There are limitations to this study which must be discussed. Twitter was the focus of this study due to its centrality in modern political campaigning as well as the public structure of the platform (Lee & Xu, 2018), but future work might consider other social platforms. Additionally, two central themes of the research highlighted in this study surround: 1) number of tweets and 2) content of tweets. First, as it pertains to the number of tweets, future research should also study how the number of tweets politicians send after a tragedy affects public support for politicians as individuals. Since most constituents never have direct interactions with their representatives, the public has limited opportunities to see their politicians at work. Do tweets affect how members of the public see their leaders and affect their perceptions of the amount and quality of the work they perform? Does this further influence public policy when the public feels satisfied about a particular politician based on the impression management of their Twitter account? Second, are there differences in how politicians respond to mass shootings since the passage of the Bipartisan Safer Communities Act? After the Uvalde shooting, Congress passed a historical bill designed to increase background checks for certain individuals wishing to purchase a firearm, increased community access to mental health services, and provided resources to make schools safer (see Executive Office of the President, 2022). In the current study there were important differences in whether and how members of Congress tweeted about the Parkland shooting. Given the bipartisan nature of the Bipartisan Safer Communities Act, which was supported by both major political parties, would similar tweeting behaviors observed in this study be seen after a mass shooting? Alternatively, would members of Congress be more akin to send similar messages after such a tragic event given that both parties adopted the Safer Communities Act?

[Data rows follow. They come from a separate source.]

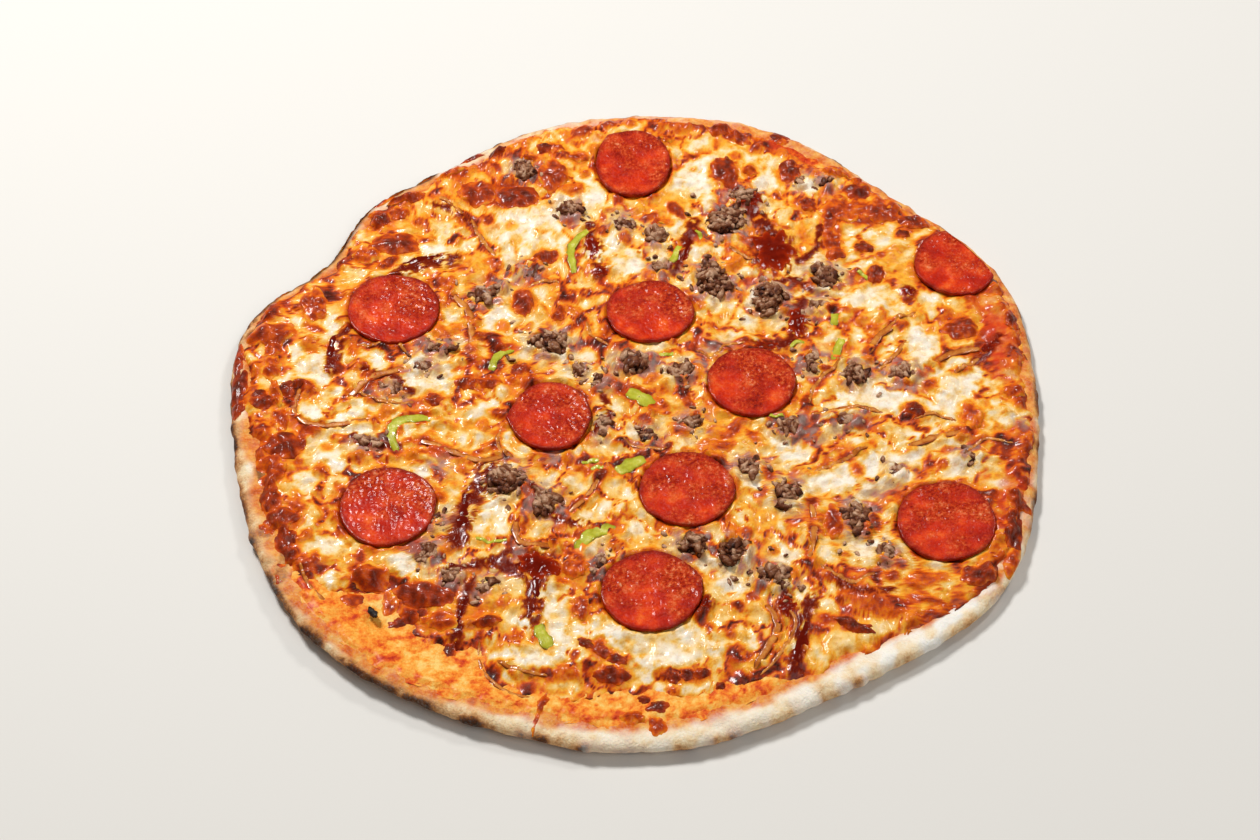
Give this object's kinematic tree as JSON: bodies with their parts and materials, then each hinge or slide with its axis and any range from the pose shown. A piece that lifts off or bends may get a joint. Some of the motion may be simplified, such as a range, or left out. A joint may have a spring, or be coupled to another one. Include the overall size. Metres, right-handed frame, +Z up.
{
  "type": "thin-crust pizza",
  "caption": "Whole round thin-crust pizza with melted cheese, pepperoni slices, minced beef, green pepper, onion and barbecue sauce.",
  "frame": {"origin": "middle of the pizza's outline, on its flat underside", "axes": "+Z up through the toppings, +X to the right and +Y away from the eater as the pizza is seen in the picture"},
  "size_m": [0.3281, 0.3219, 0.0147],
  "materials": {
    "baked_dough": "matte, baked, floury",
    "tomato_sauce": "moist",
    "melted_cheese": "melted, oily, browned in spots",
    "pepperoni": "oily, fine pale grain",
    "minced_beef": "rough, moist",
    "green_pepper": "wet, soft",
    "cooked_onion": "wet, translucent",
    "barbecue_sauce": "thick and glossy"
  },
  "bodies": {
    "root": {"crust": "baked_dough", "tomato_sauce": "tomato_sauce", "cheese": "melted_cheese", "pepperoni_01": "pepperoni", "pepperoni_02": "pepperoni", "pepperoni_03": "pepperoni", "pepperoni_04": "pepperoni", "pepperoni_05": "pepperoni", "pepperoni_06": "pepperoni", "pepperoni_07": "pepperoni", "pepperoni_08": "pepperoni", "pepperoni_09": "pepperoni", "pepperoni_10": "pepperoni", "beef_01": "minced_beef", "beef_02": "minced_beef", "beef_03": "minced_beef", "beef_04": "minced_beef", "beef_05": "minced_beef", "beef_06": "minced_beef", "beef_07": "minced_beef", "beef_08": "minced_beef", "beef_09": "minced_beef", "beef_10": "minced_beef", "beef_11": "minced_beef", "beef_12": "minced_beef", "beef_13": "minced_beef", "beef_14": "minced_beef", "beef_15": "minced_beef", "beef_16": "minced_beef", "beef_17": "minced_beef", "beef_18": "minced_beef", "beef_19": "minced_beef", "beef_20": "minced_beef", "beef_21": "minced_beef", "beef_22": "minced_beef", "beef_23": "minced_beef", "pepper_01": "green_pepper", "pepper_02": "green_pepper", "pepper_03": "green_pepper", "pepper_04": "green_pepper", "pepper_05": "green_pepper", "pepper_06": "green_pepper", "pepper_07": "green_pepper", "pepper_08": "green_pepper", "pepper_09": "green_pepper", "pepper_10": "green_pepper", "onion_01": "cooked_onion", "onion_02": "cooked_onion", "onion_03": "cooked_onion", "onion_04": "cooked_onion", "onion_05": "cooked_onion", "onion_06": "cooked_onion", "onion_07": "cooked_onion", "onion_08": "cooked_onion", "onion_09": "cooked_onion", "onion_10": "cooked_onion", "onion_11": "cooked_onion"}
  },
  "joints": []
}
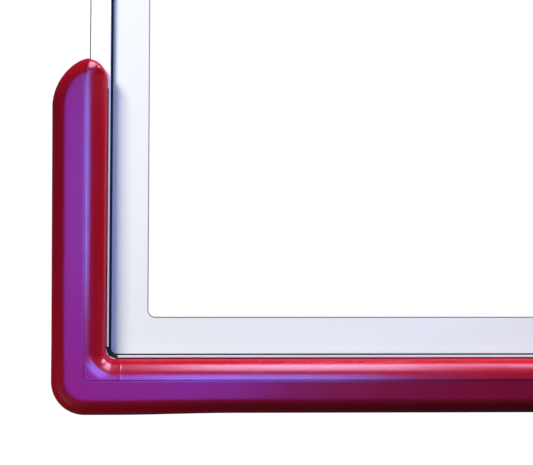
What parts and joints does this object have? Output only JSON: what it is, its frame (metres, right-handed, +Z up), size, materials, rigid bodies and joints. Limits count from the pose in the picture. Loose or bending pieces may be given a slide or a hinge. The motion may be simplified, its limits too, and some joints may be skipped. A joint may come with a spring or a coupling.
{
  "type": "basketball backboard",
  "caption": "Glass basketball backboard in a white frame, with maroon moulded padding along its lower edge, a sprung breakaway goal with a knotted net, and dark uprights behind.",
  "frame": {"origin": "centre of the rear mounting plane: the middle of the cross bar's rear face, level with the middle of the board", "axes": "+X to the right seen from the court along the board's long side, +Y away from the court out of the rear mounting plane, +Z up"},
  "size_m": [1.906, 0.695, 1.347],
  "materials": {
    "glass": "clear toughened glass",
    "frame": "white powder coat on extruded aluminium",
    "gasket": "matt black glazing rubber",
    "steel_dark": "dark powder coat on steel",
    "zinc": "zinc plated",
    "padding": "semi-gloss skin of moulded maroon polyurethane foam",
    "orange": "semi-gloss orange powder coat on steel",
    "rubber": "matt black rubber",
    "nylon": "white braided nylon cord"
  },
  "bodies": {
    "board": {"corner_key_bottom_left": "zinc", "corner_key_bottom_right": "zinc", "corner_key_top_left": "zinc", "corner_key_top_right": "zinc", "cross_bar": "steel_dark", "frame_rail_bottom": "frame", "frame_rail_left": "frame", "frame_rail_right": "frame", "frame_rail_top": "frame", "gasket_bottom": "gasket", "gasket_left": "gasket", "gasket_right": "gasket", "gasket_top": "gasket", "glass_bushing_1": "rubber", "glass_bushing_2": "rubber", "glass_bushing_3": "rubber", "glass_bushing_4": "rubber", "glass_panel": "glass", "goal_back_plate": "orange", "goal_bolt_1": "zinc", "goal_bolt_2": "zinc", "goal_bolt_3": "zinc", "goal_bolt_4": "zinc", "goal_cover": "orange", "goal_nut_1": "zinc", "goal_nut_2": "zinc", "goal_nut_3": "zinc", "goal_nut_4": "zinc", "goal_plate": "steel_dark", "goal_side_plate_left": "orange", "goal_side_plate_right": "orange", "mount_plate_bottom_left": "steel_dark", "mount_plate_bottom_right": "steel_dark", "mount_plate_top_left": "steel_dark", "mount_plate_top_right": "steel_dark", "pad_left": "padding", "pad_right": "padding", "pad_strip_bottom_left": "frame", "pad_strip_bottom_right": "frame", "pad_strip_side_left": "frame", "pad_strip_side_right": "frame", "pin_spacer_left": "zinc", "pin_spacer_right": "zinc", "pivot_pin": "steel_dark", "spring_guide_left": "zinc", "spring_guide_right": "zinc", "spring_left": "zinc", "spring_right": "zinc", "stop_bar": "orange", "stop_bumper": "rubber", "upright_left": "steel_dark", "upright_right": "steel_dark"},
    "ring_assembly": {"ring": "orange", "ring_arm": "orange", "ring_flange": "orange", "spring_adjuster_left": "zinc", "spring_adjuster_right": "zinc", "net_upper": "nylon"},
    "net": {"net_lower": "nylon"}
  },
  "joints": [
    {"name": "ring_breakaway", "type": "hinge", "parent": "board", "child": "ring_assembly", "pos_m": [0, -0.15, -0.405], "axis": [1, 0, 0], "range_deg": [0, 30], "stiffness_Nm_per_rad": 600, "springref_deg": -38.39, "deforming": ["spring_left", "spring_right"]},
    {"name": "net_hang", "type": "hinge", "parent": "ring_assembly", "child": "net", "pos_m": [0, -0.448, -0.384], "axis": [1, 0, 0], "range_deg": [-30, 0]}
  ],
  "couplings": [
    {"joint": "net_hang", "follows": "ring_breakaway", "ratio": -1}
  ]
}
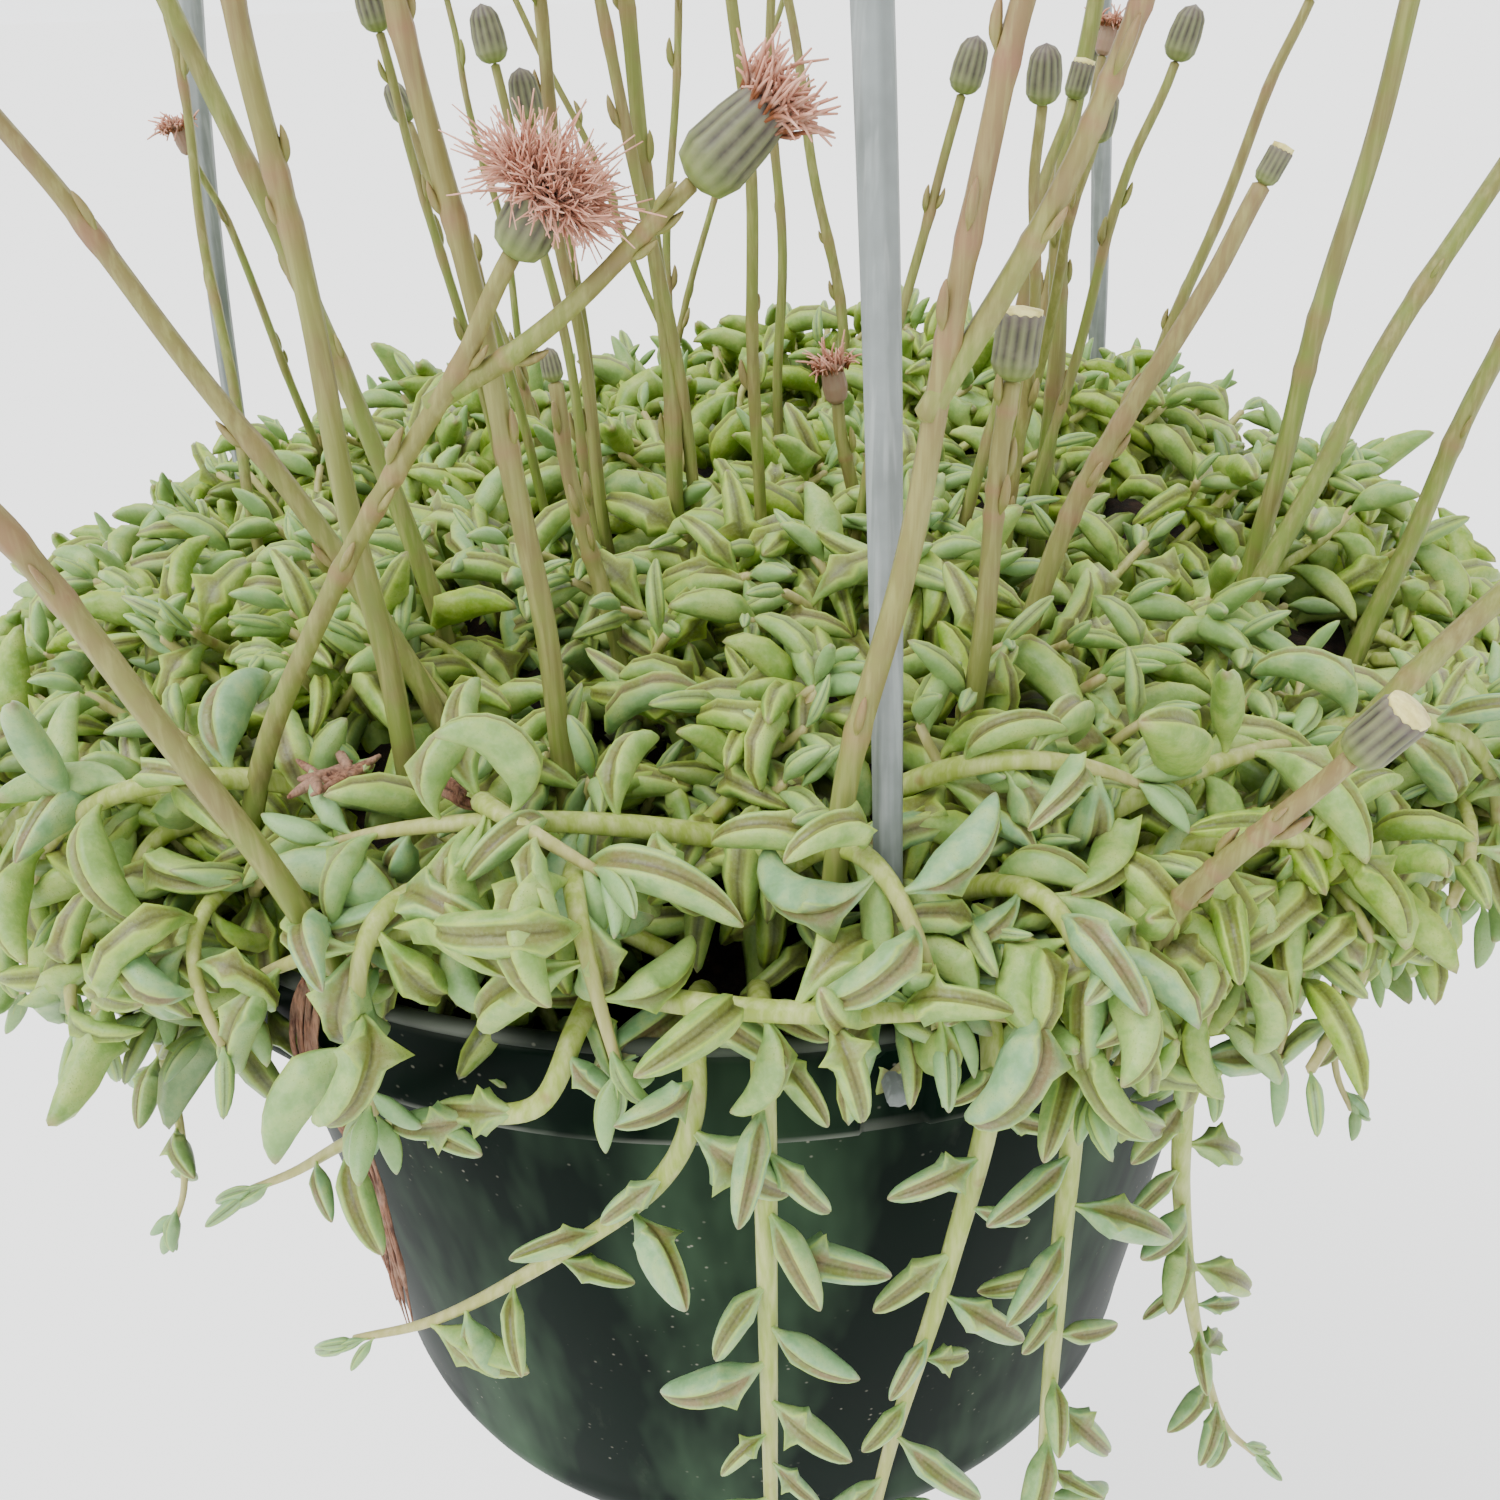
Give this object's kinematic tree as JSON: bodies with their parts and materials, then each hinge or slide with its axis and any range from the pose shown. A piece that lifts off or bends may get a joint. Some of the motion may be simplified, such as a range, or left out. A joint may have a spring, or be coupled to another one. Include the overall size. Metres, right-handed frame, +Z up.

Future work might also extend the analysis frame to a longer time-lag, which might reveal other discussion frames or the evolution of initial frames; some members of Congress (including the Republicans in this sample) might have been trying to avoid accusations of “politicizing tragedies” (Robinson, 2017) and thus, stayed silent. A particularly intriguing area for future work would be to correlate emerging discussion frames with agenda-setting effects—that is, to understand how these tweets might impact downstream media coverage and public discourse (Neuman et al., 2014). For example, Donald J. Trump’s 2016 campaign for the U.S. Presidency was successful and largely built on his ability to engage and leverage Twitter to establish issue frames (Wells et al., 2016; Zhang et al., 2017), and his success is a bellwether for future campaigns.

Conclusion

Overall, this study adds to the framing theory literature on how politicians use Twitter in responding to a highly publicized school shooting. This study also adds to the broader framing literature that examines how media coverage of mass shooting events is framed.  Particularly, this study furthers understanding of how politicians framed a highly politicized school shooting tragedy. Emphasized above was the fact that news media coverage of The Parkland shooting was different in terms of its salience, as measured by the extended lifespan of the event’s coverage. As such, the Parkland shooting and the social response to it, including media coverage, must be analyzed as part of a contemporary understanding of the mass shooting problem in the U.S. Furthermore, this research points to the need to study other highly publicized and politicized mass shootings and school shootings in particular, while focusing on how politicians employ frames via media in the aftermath of mass shootings.

 

NOTES

  1. We refer to the mass school shooting at Marjory Stoneman Douglas High School in February, 2018 as “The Parkland shooting”, as is often colloquially done in the United States.
  2. In addition to traditional national media “swarming” of school shooting locations, ABC created the news series “Uvalde:365” to provide coverage across all its network programs and platforms (Osteen, 2022).
  3. Eight Representatives did not have Twitter accounts. Two Senators did not have Twitter accounts.
  4. Only four Democrats in our study had received campaign contributions from the NRA: Sanford Bishop, Henry Cuellar, Collin Peterson, and Timothy Walz. However, Bishop and Peterson had no Twitter account active during our analysis, and Cuellar made no posts about Parkland. Peterson discussed gun control concerns and victim support in his lone Parkland tweet, sent the day of the attack: https://twitter.com/RepTimWalz/status/963909358433292290.
  5. Complete coder training details, as well as alternative metrics of intercoder reliability, are available in our online supplement files on OSF.


DISCLOSURE
STATEMENT

No potential conflicts of interest were reported by the authors.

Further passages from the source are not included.